Goal
Please output the lines shown below exactly as they appear.

Dataset rows
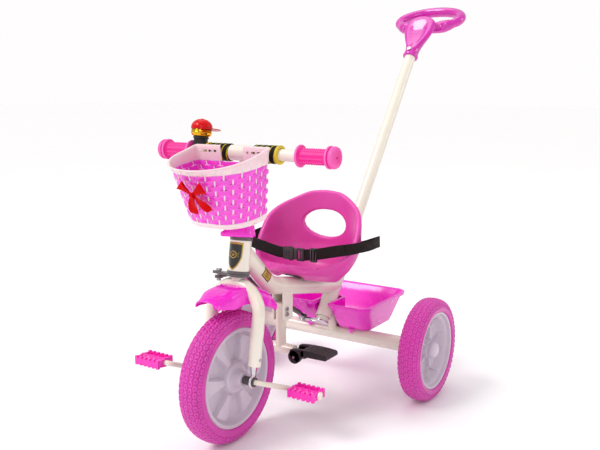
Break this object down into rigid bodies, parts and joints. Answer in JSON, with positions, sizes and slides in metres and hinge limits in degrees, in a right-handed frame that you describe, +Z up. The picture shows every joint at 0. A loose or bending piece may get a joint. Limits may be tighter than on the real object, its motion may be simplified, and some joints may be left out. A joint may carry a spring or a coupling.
{
  "type": "children's tricycle",
  "caption": "Children's tricycle with a pedalled front wheel, basket, bell, bucket seat with belt, rear tub, folding footrests and a push pole that steers through a rod.",
  "frame": {"origin": "on the floor, under the middle of the tricycle's overall box", "axes": "+Z up, the rider faces -Y, the rider's left is +X"},
  "size_m": [0.516, 1.0807, 0.89],
  "materials": {
    "frame_paint": "gloss",
    "pole_paint": "gloss",
    "seat_pink": "matte",
    "magenta_plastic": "gloss",
    "pink_grip": "matte",
    "pink_pedal": "satin",
    "front_foam": "matte",
    "rear_foam": "matte",
    "wheel_white": "satin",
    "basket_pink": "satin",
    "bow_red": "satin",
    "black_plastic": "satin",
    "black_steel": "satin",
    "stem_paint": "gloss",
    "black_foam": "matte",
    "yellow_foam": "matte",
    "zinc_steel": "satin",
    "chrome": "polished",
    "bell_brass": "polished",
    "bell_red": "gloss",
    "webbing": "matte",
    "badge_black": "gloss"
  },
  "bodies": {
    "frame": {"main_frame": "frame_paint", "rear_frame": "frame_paint", "headset_cups": "black_steel", "headset_bearings": "zinc_steel", "rear_axle": "zinc_steel", "axle_nuts": "zinc_steel", "beam_spacers": "black_plastic", "hanger_bracket": "frame_paint", "footrest_carrier": "frame_paint", "footrest_pins": "zinc_steel", "seat": "seat_pink", "seat_bracket": "black_steel", "frame_screws": "zinc_steel", "seat_belt": "webbing", "belt_buckle": "black_plastic", "belt_tongue": "black_plastic", "belt_slider": "black_plastic", "rear_bucket": "magenta_plastic", "head_badge": "badge_black", "side_label": "badge_black", "pole_bushes": "black_plastic"},
    "steering": {"fork_blades": "frame_paint", "steerer_tube": "frame_paint", "fork_ends": "zinc_steel", "axle_bushes": "black_plastic", "steering_arm": "black_steel", "steering_screws": "zinc_steel", "mudguard": "magenta_plastic", "stem_cover": "magenta_plastic", "handlebar_stem": "stem_paint", "handlebar": "frame_paint", "foam_wraps": "black_foam", "foam_rings": "yellow_foam", "grip_left": "pink_grip", "grip_right": "pink_grip", "basket": "basket_pink", "basket_bow": "bow_red", "basket_bracket": "black_plastic", "bell_base": "black_plastic", "bell_dome": "bell_brass"},
    "bell_cap": {"bell_cap": "bell_red"},
    "front_wheel": {"front_tyre": "front_foam", "front_rim": "wheel_white", "crank_axle": "frame_paint", "hub_spacers": "black_plastic"},
    "pedal_left": {"pedal_left": "pink_pedal"},
    "pedal_right": {"pedal_right": "pink_pedal"},
    "rear_wheel_left": {"rear_tyre_left": "rear_foam", "rear_rim_left": "wheel_white", "hub_cap_left": "wheel_white"},
    "rear_wheel_right": {"rear_tyre_right": "rear_foam", "rear_rim_right": "wheel_white", "hub_cap_right": "wheel_white"},
    "push_pole": {"push_pole": "pole_paint", "pole_handle": "magenta_plastic", "pole_screws": "zinc_steel", "crank_plate": "chrome"},
    "steering_rod": {"steering_rod": "black_steel"},
    "footrest_left": {"footrest_left": "black_plastic"},
    "footrest_right": {"footrest_right": "black_plastic"}
  },
  "joints": [
    {"name": "steer", "type": "hinge", "parent": "frame", "child": "steering", "pos_m": [0, -0.413, 0.127], "axis": [0, 0.1599, 0.9871], "range_deg": [-30, 30]},
    {"name": "front_wheel_spin", "type": "hinge", "parent": "steering", "child": "front_wheel", "pos_m": [0, -0.413, 0.127], "axis": [1, 0, 0], "continuous": true},
    {"name": "pedal_left_spin", "type": "hinge", "parent": "front_wheel", "child": "pedal_left", "pos_m": [0.128, -0.34366, 0.09842], "axis": [1, 0, 0], "continuous": true},
    {"name": "pedal_right_spin", "type": "hinge", "parent": "front_wheel", "child": "pedal_right", "pos_m": [-0.128, -0.48234, 0.15558], "axis": [1, 0, 0], "continuous": true},
    {"name": "rear_wheel_left_spin", "type": "hinge", "parent": "frame", "child": "rear_wheel_left", "pos_m": [0.234, -0.021, 0.1115], "axis": [1, 0, 0], "continuous": true},
    {"name": "rear_wheel_right_spin", "type": "hinge", "parent": "frame", "child": "rear_wheel_right", "pos_m": [-0.234, -0.021, 0.1115], "axis": [1, 0, 0], "continuous": true},
    {"name": "pole_turn", "type": "hinge", "parent": "frame", "child": "push_pole", "pos_m": [0, -0.076, 0.151], "axis": [0, 0.5878, 0.809], "range_deg": [-27.5, 27.5]},
    {"name": "rod_swing", "type": "hinge", "parent": "steering", "child": "steering_rod", "pos_m": [-0.046, -0.38342, 0.30962], "axis": [-0.0605, 0.1589, 0.9854], "range_deg": [-31, 31]},
    {"name": "footrest_left_fold", "type": "hinge", "parent": "frame", "child": "footrest_left", "pos_m": [0.046, -0.24, 0.128], "axis": [0, -1, 0], "range_deg": [0, 75]},
    {"name": "footrest_right_fold", "type": "hinge", "parent": "frame", "child": "footrest_right", "pos_m": [-0.046, -0.24, 0.128], "axis": [0, 1, 0], "range_deg": [0, 75]},
    {"name": "bell_cap_turn", "type": "hinge", "parent": "steering", "child": "bell_cap", "pos_m": [-0.107, -0.35922, 0.5466], "axis": [0, 0.1599, 0.9871], "range_deg": [0, 60], "stiffness_Nm_per_rad": 0.02}
  ],
  "couplings": [
    {"joint": "pole_turn", "follows": "steer", "ratio": 0.889},
    {"joint": "rod_swing", "follows": "steer", "ratio": -1.002}
  ]
}
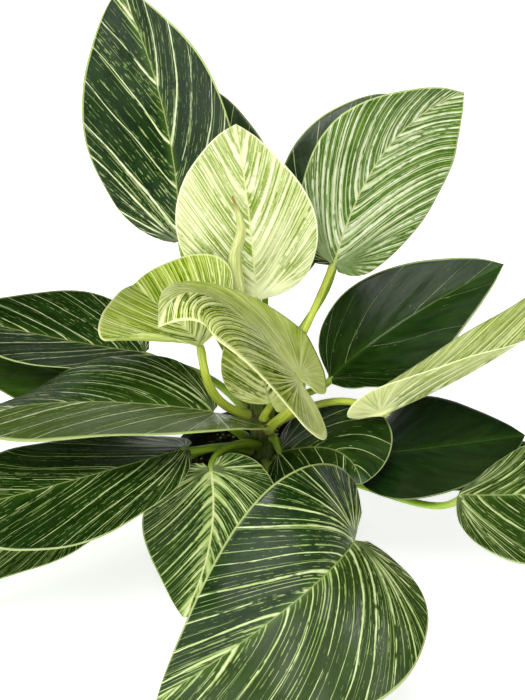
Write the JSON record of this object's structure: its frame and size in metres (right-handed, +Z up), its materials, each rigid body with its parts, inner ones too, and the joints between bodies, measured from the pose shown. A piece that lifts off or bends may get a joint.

Output of the exercise
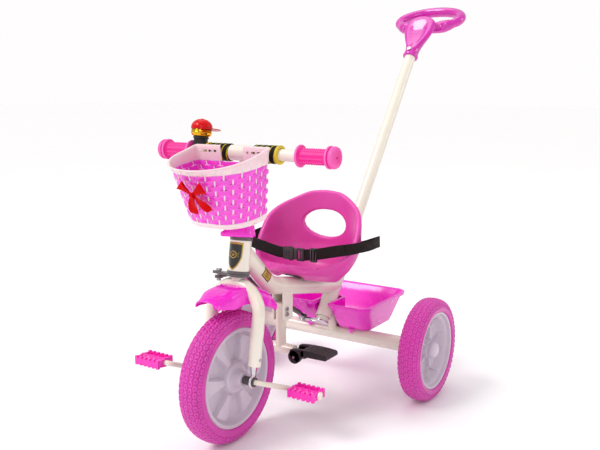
Break this object down into rigid bodies, parts and joints. Answer in JSON, with positions, sizes and slides in metres and hinge limits in degrees, in a right-handed frame that you describe, +Z up. The picture shows every joint at 0. A loose or bending piece may get a joint. Limits may be tighter than on the real object, its motion may be simplified, and some joints may be left out. A joint may carry a spring or a coupling.
{
  "type": "children's tricycle",
  "caption": "Children's tricycle with a pedalled front wheel, basket, bell, bucket seat with belt, rear tub, folding footrests and a push pole that steers through a rod.",
  "frame": {"origin": "on the floor, under the middle of the tricycle's overall box", "axes": "+Z up, the rider faces -Y, the rider's left is +X"},
  "size_m": [0.516, 1.0807, 0.89],
  "materials": {
    "frame_paint": "gloss",
    "pole_paint": "gloss",
    "seat_pink": "matte",
    "magenta_plastic": "gloss",
    "pink_grip": "matte",
    "pink_pedal": "satin",
    "front_foam": "matte",
    "rear_foam": "matte",
    "wheel_white": "satin",
    "basket_pink": "satin",
    "bow_red": "satin",
    "black_plastic": "satin",
    "black_steel": "satin",
    "stem_paint": "gloss",
    "black_foam": "matte",
    "yellow_foam": "matte",
    "zinc_steel": "satin",
    "chrome": "polished",
    "bell_brass": "polished",
    "bell_red": "gloss",
    "webbing": "matte",
    "badge_black": "gloss"
  },
  "bodies": {
    "frame": {"main_frame": "frame_paint", "rear_frame": "frame_paint", "headset_cups": "black_steel", "headset_bearings": "zinc_steel", "rear_axle": "zinc_steel", "axle_nuts": "zinc_steel", "beam_spacers": "black_plastic", "hanger_bracket": "frame_paint", "footrest_carrier": "frame_paint", "footrest_pins": "zinc_steel", "seat": "seat_pink", "seat_bracket": "black_steel", "frame_screws": "zinc_steel", "seat_belt": "webbing", "belt_buckle": "black_plastic", "belt_tongue": "black_plastic", "belt_slider": "black_plastic", "rear_bucket": "magenta_plastic", "head_badge": "badge_black", "side_label": "badge_black", "pole_bushes": "black_plastic"},
    "steering": {"fork_blades": "frame_paint", "steerer_tube": "frame_paint", "fork_ends": "zinc_steel", "axle_bushes": "black_plastic", "steering_arm": "black_steel", "steering_screws": "zinc_steel", "mudguard": "magenta_plastic", "stem_cover": "magenta_plastic", "handlebar_stem": "stem_paint", "handlebar": "frame_paint", "foam_wraps": "black_foam", "foam_rings": "yellow_foam", "grip_left": "pink_grip", "grip_right": "pink_grip", "basket": "basket_pink", "basket_bow": "bow_red", "basket_bracket": "black_plastic", "bell_base": "black_plastic", "bell_dome": "bell_brass"},
    "bell_cap": {"bell_cap": "bell_red"},
    "front_wheel": {"front_tyre": "front_foam", "front_rim": "wheel_white", "crank_axle": "frame_paint", "hub_spacers": "black_plastic"},
    "pedal_left": {"pedal_left": "pink_pedal"},
    "pedal_right": {"pedal_right": "pink_pedal"},
    "rear_wheel_left": {"rear_tyre_left": "rear_foam", "rear_rim_left": "wheel_white", "hub_cap_left": "wheel_white"},
    "rear_wheel_right": {"rear_tyre_right": "rear_foam", "rear_rim_right": "wheel_white", "hub_cap_right": "wheel_white"},
    "push_pole": {"push_pole": "pole_paint", "pole_handle": "magenta_plastic", "pole_screws": "zinc_steel", "crank_plate": "chrome"},
    "steering_rod": {"steering_rod": "black_steel"},
    "footrest_left": {"footrest_left": "black_plastic"},
    "footrest_right": {"footrest_right": "black_plastic"}
  },
  "joints": [
    {"name": "steer", "type": "hinge", "parent": "frame", "child": "steering", "pos_m": [0, -0.413, 0.127], "axis": [0, 0.1599, 0.9871], "range_deg": [-30, 30]},
    {"name": "front_wheel_spin", "type": "hinge", "parent": "steering", "child": "front_wheel", "pos_m": [0, -0.413, 0.127], "axis": [1, 0, 0], "continuous": true},
    {"name": "pedal_left_spin", "type": "hinge", "parent": "front_wheel", "child": "pedal_left", "pos_m": [0.128, -0.34366, 0.09842], "axis": [1, 0, 0], "continuous": true},
    {"name": "pedal_right_spin", "type": "hinge", "parent": "front_wheel", "child": "pedal_right", "pos_m": [-0.128, -0.48234, 0.15558], "axis": [1, 0, 0], "continuous": true},
    {"name": "rear_wheel_left_spin", "type": "hinge", "parent": "frame", "child": "rear_wheel_left", "pos_m": [0.234, -0.021, 0.1115], "axis": [1, 0, 0], "continuous": true},
    {"name": "rear_wheel_right_spin", "type": "hinge", "parent": "frame", "child": "rear_wheel_right", "pos_m": [-0.234, -0.021, 0.1115], "axis": [1, 0, 0], "continuous": true},
    {"name": "pole_turn", "type": "hinge", "parent": "frame", "child": "push_pole", "pos_m": [0, -0.076, 0.151], "axis": [0, 0.5878, 0.809], "range_deg": [-27.5, 27.5]},
    {"name": "rod_swing", "type": "hinge", "parent": "steering", "child": "steering_rod", "pos_m": [-0.046, -0.38342, 0.30962], "axis": [-0.0605, 0.1589, 0.9854], "range_deg": [-31, 31]},
    {"name": "footrest_left_fold", "type": "hinge", "parent": "frame", "child": "footrest_left", "pos_m": [0.046, -0.24, 0.128], "axis": [0, -1, 0], "range_deg": [0, 75]},
    {"name": "footrest_right_fold", "type": "hinge", "parent": "frame", "child": "footrest_right", "pos_m": [-0.046, -0.24, 0.128], "axis": [0, 1, 0], "range_deg": [0, 75]},
    {"name": "bell_cap_turn", "type": "hinge", "parent": "steering", "child": "bell_cap", "pos_m": [-0.107, -0.35922, 0.5466], "axis": [0, 0.1599, 0.9871], "range_deg": [0, 60], "stiffness_Nm_per_rad": 0.02}
  ],
  "couplings": [
    {"joint": "pole_turn", "follows": "steer", "ratio": 0.889},
    {"joint": "rod_swing", "follows": "steer", "ratio": -1.002}
  ]
}
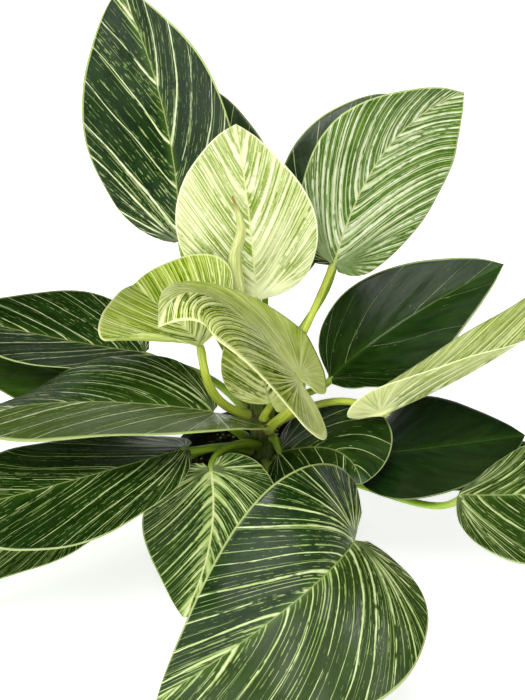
Write the JSON record of this object's structure: its frame and size in metres (right-handed, +Z up), its materials, each rigid body with its parts, inner ones too, and the joints between bodies, measured from the pose shown. A piece that lifts off or bends may get a joint.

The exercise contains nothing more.